1つは自陣での守備でしょう。相手が自陣に入ってきた時に,ブロックを作って跳ね返すということは確かにできていないと思います。自陣深くでも人に食いつく傾向が強く,空けてはいけないアンカーの脇のスペースを使われたり,食いついたCBの裏に走られたりというシーンはよく見られます。「山口は守備が・・・」と言われるのはこういった面だと思います。

では,自陣深くでブロックを作って相手を跳ね返す事に焦点を当て,改善をしていく方向にチームの優先順位を置くべきなのでしょうか。

私は,そうは思いません。なぜなら,このチームは相手ゴールに常に矢印を向けてサッカーをすることがコンセプトになっているからです。その点で,後ろで構えてブロックを作ることを優先させる必要はないのではないかと思います。敵陣でサッカーをすればよいだけです。

さて,敵陣からのプレスはうまくいっている状況で,自陣に入られてしまうのはなぜなのか。それが,この試合の失点が生まれた要因の2つ目だと思います。

それは「自陣でボールを奪われる」ことです。

この試合の前半の山口のピンチも,自陣でボールを奪われてからがほとんどだったと思います。前半6分の京都の決定機は,唯一の例外だと思います。これは安藤の持ち運びが素晴らしかったです。しかし,前半10分の小屋松の決定機は,自陣で佐藤健太郎が奪われたことによるものであり,失点を喫したCKに繋がった京都の31分の決定機も佐々木匠がボールを奪われたところから始まっています。

このように,自分たちのボールを奪われること,つまり,攻撃が失点の要因の1つであるわけです。ですから,この状況を変えていくために優先順位を上げるべきことは,自陣での守備ではなく攻撃だと思います。

自陣でボールを失わずに,敵陣に侵入するという意味での攻撃,敵陣に入って点を奪うために相手のディフェンスを崩すという意味での攻撃,この2つの面の攻撃の精度を上げていくことしかないと思います。


継続と徹底の力

改善したいと思われる山口の攻撃ですが,そのヒントはこの試合の中にもたくさん転がっていました。
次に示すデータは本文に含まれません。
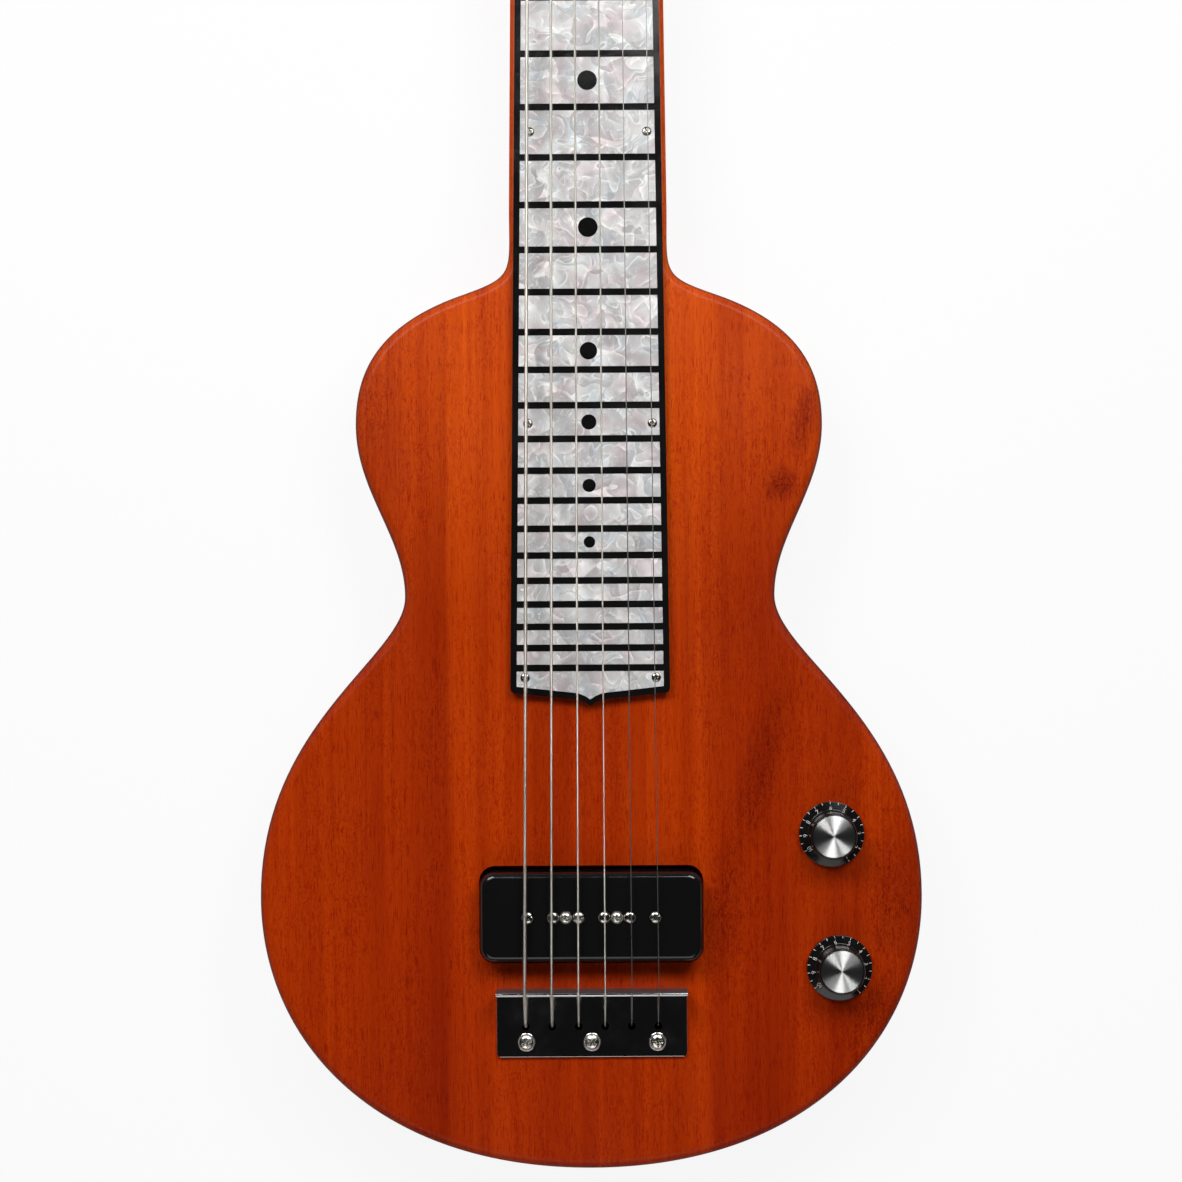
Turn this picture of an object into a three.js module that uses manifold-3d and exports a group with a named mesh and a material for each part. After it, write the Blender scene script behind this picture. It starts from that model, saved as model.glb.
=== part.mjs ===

まず,自陣から敵陣に入っていくという意味での攻撃の部分です。前半22分のシーンでは,相手の中盤の選手を手数をかけて動かし,片方のサイドに寄せ,その逆から前進することができました。また,53分のシーンでは,相手がリスクをかけて前からプレスをかけてきたところを前貴之から岸田へという1つ奥へのパスを出して,相手の前向きの矢印の逆を取ることで前進することができました。

次に,敵陣で相手のディフェンスを崩して得点を取るという意味での攻撃です。これは,63分から64分にかけての吉濱のシュートのシーンがヒントとなるでしょう。フリーの三幸から川井へとパスが出て,川井がボールを運び,相手を押し下げます。そこで三幸にパスを戻し,3人目として吉濱がニアゾーンに走り,パスを受けてペナルティエリア内に侵入できました。

このように,場面場面で山口は良い攻撃を出せていたわけです。その上で,足りない部分は継続と徹底だと思います。相手が10人,こちらは負けているという状況で,焦って急いでしまいロングボールを蹴ってしまうことがありました。手数をかけて1つずつ相手を剥がしていけば良いものを,一気に飛ばしてうまくいかない場面がありました。

なかなか勝てない,点が欲しいという状況で「急がば回れ」の精神を持てずに,うまくいった攻撃を徹底できずに自滅してしまったことが敗因の1つだったと思います。

今この状況で必要なことは,焦って勝負を急ぐことではなく,自信を持って目の前にあるやるべきことを1つずつやっていくことであり,急がば回れの精神で1つずつこなしていくことです。サッカーは1回のゴールで2点以上入るスポーツではありませんし,勝ち点も1試合で最大3しか積み上げられません。一気にこの状況が好転するわけではないからこそ,1つずつ壁を乗り越えていけるようにやっていくしかありません。

次節の首位水戸戦も,また厳しい戦いになるでしょうが,京都戦で出た課題をまずは克服できるようにすること,その先に勝利が待っていることを期待したいと思います。